No one wants to be “that guy.” You know, the guy who is not aware of the body language of those around him/her and goes about doing his thing regardless.
At networking events, reading the body language of those you are talking with is a key component to building relationships. People arrive at these things from all different walks of life and from all kinds of different home life situations. You might come all pumped up, ready to tackle that key super connector that you’ve done some research on, however, when you arrive you notice he or she doesn’t seem particularly in a chatty mood. You see that everything about their body language screams, “go away!” You try and make eye contact and they look away. You smile and they seem to look past you.
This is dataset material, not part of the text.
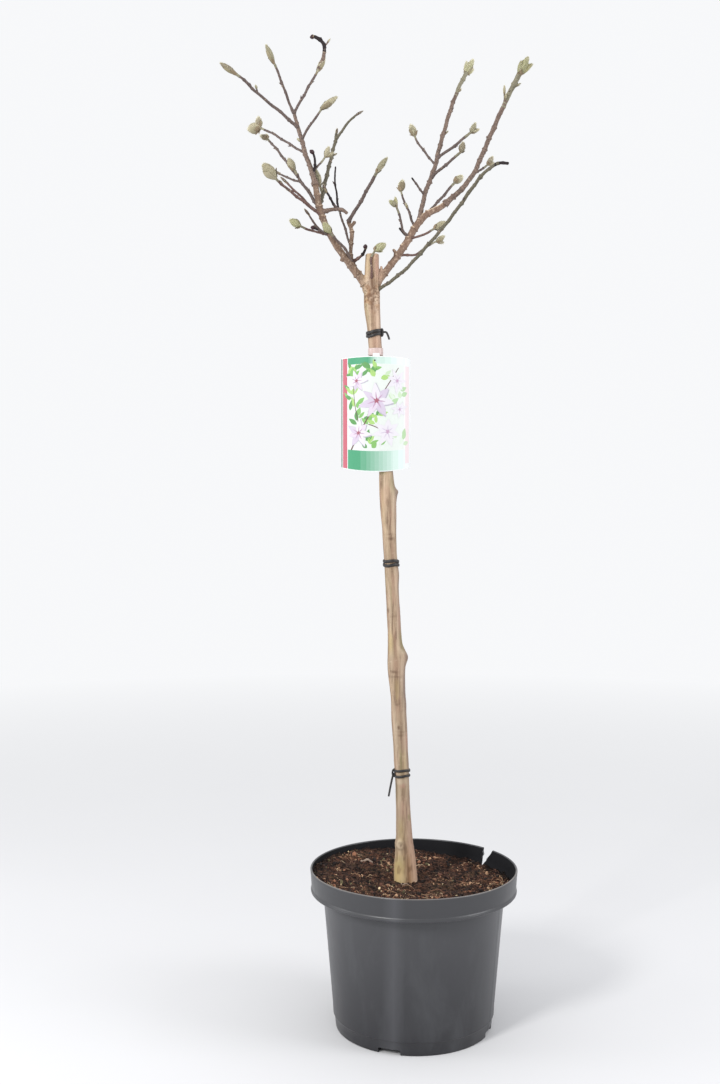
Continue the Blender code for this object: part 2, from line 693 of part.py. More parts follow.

Don’t take those kinds of things personally. We all have days when we are more approachable than others, don’t we? Your new connections will too. If you tried to forge ahead and engage them in a chatty conversation anyway, you likely will be “that guy.”
Simply find someone else who is giving off the approachable vibe. Not a big deal. You’ll get another chance.
Likewise, if you are talking with someone and they suddenly seem distracted, are looking over your shoulder, or seem to have something else on their mind – wrap up your conversation and let them go. You’ve made a first step and you can try to pick it up at another time. Again, the key is not to take it personally. You don’t know what is on their mind, but you can read their body language.
Conversations have a natural ebb and flow. When you become practiced at engaging in them, you’ll feel when it is time to stop. Politely act on that. Always thank them and let them know that it was nice to speak with them. Repeat their name as you do. “Well Mike, it was so great to meet you. Thanks for taking the time to chat.”
Networking: Learn From Their Body Language
Body language communicates much. Reading body language begins with intentional awareness that through body language, the other person is communicating something going on inside. It may have something to do with you – or it may not. Responding appropriately to the body language of those around you is an important part of becoming a great conversationalist. The better conversationalist you become, the better your results from networking events.